While science may build on past information, first and foremost it is an exploration of the world around us and the processes that make up that world. If science were facts writ in stone, Fantasia’s "The Age of Dinosaurs" would be as accurate an understanding of the great extinction of the dinosaurs today as it was when it was made. And if we limit our understanding and our children’s experience of science to that locked box on the pedestal, then their understanding of the world will be as musty and water-stained as the hand-me-down Pictorial Knowledge books have become.

I have a book, Curious Minds: How a Child Becomes a Scientist, which is a series of essays by scientists about how they became scientists. In a quick scan through them all, only one writes of being inspired by a school assignment, and that was through lateral thinking on the writer’s part, not through the inspiration of the assignment to graph the swinging of a pendulum as the arc changed when the line to which it was attached was shortened.

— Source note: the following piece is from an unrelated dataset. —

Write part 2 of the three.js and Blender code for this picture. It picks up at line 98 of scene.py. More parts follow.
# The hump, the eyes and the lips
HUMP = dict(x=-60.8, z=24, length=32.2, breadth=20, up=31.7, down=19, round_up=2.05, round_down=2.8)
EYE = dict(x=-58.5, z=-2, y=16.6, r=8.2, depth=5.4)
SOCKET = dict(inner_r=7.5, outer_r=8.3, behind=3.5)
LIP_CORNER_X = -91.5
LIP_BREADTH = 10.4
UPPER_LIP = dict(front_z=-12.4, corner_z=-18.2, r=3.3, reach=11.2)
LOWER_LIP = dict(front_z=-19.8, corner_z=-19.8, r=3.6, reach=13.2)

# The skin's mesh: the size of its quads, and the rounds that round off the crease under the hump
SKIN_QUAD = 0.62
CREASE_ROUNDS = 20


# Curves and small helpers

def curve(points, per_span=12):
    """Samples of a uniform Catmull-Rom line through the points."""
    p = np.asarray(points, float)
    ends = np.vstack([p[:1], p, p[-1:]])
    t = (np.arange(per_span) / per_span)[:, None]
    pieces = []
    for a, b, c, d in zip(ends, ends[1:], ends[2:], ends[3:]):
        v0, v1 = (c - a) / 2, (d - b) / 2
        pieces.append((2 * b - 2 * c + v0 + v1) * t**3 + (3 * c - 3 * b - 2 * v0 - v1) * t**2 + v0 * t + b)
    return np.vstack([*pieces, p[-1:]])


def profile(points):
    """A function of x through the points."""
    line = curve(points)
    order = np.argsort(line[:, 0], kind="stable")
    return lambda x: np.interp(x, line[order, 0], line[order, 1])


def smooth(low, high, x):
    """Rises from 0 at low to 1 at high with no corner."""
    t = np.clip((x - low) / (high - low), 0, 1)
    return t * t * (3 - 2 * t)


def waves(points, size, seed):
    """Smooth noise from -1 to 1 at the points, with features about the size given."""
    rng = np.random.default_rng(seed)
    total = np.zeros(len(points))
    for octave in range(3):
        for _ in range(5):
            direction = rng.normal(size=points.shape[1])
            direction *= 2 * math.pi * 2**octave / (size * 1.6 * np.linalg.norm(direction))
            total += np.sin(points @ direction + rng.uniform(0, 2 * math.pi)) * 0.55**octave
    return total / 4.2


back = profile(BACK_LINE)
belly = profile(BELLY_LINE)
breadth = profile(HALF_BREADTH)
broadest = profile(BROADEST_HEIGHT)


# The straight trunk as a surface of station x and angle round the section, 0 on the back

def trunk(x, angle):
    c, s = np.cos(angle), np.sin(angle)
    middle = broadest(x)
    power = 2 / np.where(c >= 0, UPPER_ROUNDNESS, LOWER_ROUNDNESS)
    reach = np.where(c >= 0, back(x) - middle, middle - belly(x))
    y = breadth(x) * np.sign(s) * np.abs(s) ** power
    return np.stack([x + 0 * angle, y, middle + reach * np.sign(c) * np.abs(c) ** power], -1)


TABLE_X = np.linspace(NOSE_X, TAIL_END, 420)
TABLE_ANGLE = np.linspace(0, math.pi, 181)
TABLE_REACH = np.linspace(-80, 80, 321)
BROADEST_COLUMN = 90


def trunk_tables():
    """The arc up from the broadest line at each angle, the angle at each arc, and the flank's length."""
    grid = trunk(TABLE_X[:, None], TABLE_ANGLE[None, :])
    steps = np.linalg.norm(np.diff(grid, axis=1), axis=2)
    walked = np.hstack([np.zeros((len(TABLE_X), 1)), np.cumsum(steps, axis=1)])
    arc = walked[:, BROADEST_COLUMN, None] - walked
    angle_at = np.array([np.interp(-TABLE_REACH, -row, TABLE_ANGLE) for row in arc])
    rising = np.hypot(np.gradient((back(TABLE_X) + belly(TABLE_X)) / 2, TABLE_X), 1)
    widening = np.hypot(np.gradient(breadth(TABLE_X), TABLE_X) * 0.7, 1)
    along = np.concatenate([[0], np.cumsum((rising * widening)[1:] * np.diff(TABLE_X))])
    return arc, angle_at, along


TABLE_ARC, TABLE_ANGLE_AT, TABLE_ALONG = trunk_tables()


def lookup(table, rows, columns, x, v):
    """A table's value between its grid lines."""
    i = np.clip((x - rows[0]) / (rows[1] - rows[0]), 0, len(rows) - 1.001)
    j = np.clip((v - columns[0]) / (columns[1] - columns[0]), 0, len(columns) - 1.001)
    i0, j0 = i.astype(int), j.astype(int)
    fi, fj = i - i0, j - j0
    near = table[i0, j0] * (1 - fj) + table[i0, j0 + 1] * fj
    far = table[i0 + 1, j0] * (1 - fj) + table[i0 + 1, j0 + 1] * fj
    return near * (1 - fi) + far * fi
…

Overwhelmingly they all seem to suggest a life filled with exploration and curiosity. And while I have no sense that my children will make their livelihoods as scientists, I know that their lives will be informed by their curiosity, their desire to explore and know the world. And by their experiences of exploring the world they live in, from our backyard here to wherever their hearts and minds take them.


Schuyler Waynforth lives joyfully in the wilds of East Anglia having returned to the backwaters from which her ancestors came in the early 1600's. She knows far more about the local fauna by rescuing the creatures from the cat's mouth and which end up in either the aquarium, the rabbit hutch, or the plant propagator at the insistence of either Simon or Linnaea, and occasionally who get buried down at the bottom of the garden. Linnaea does sing a lovely dirge.
This appeared originally in an online ezine called Connections, Issue 7, June 2007.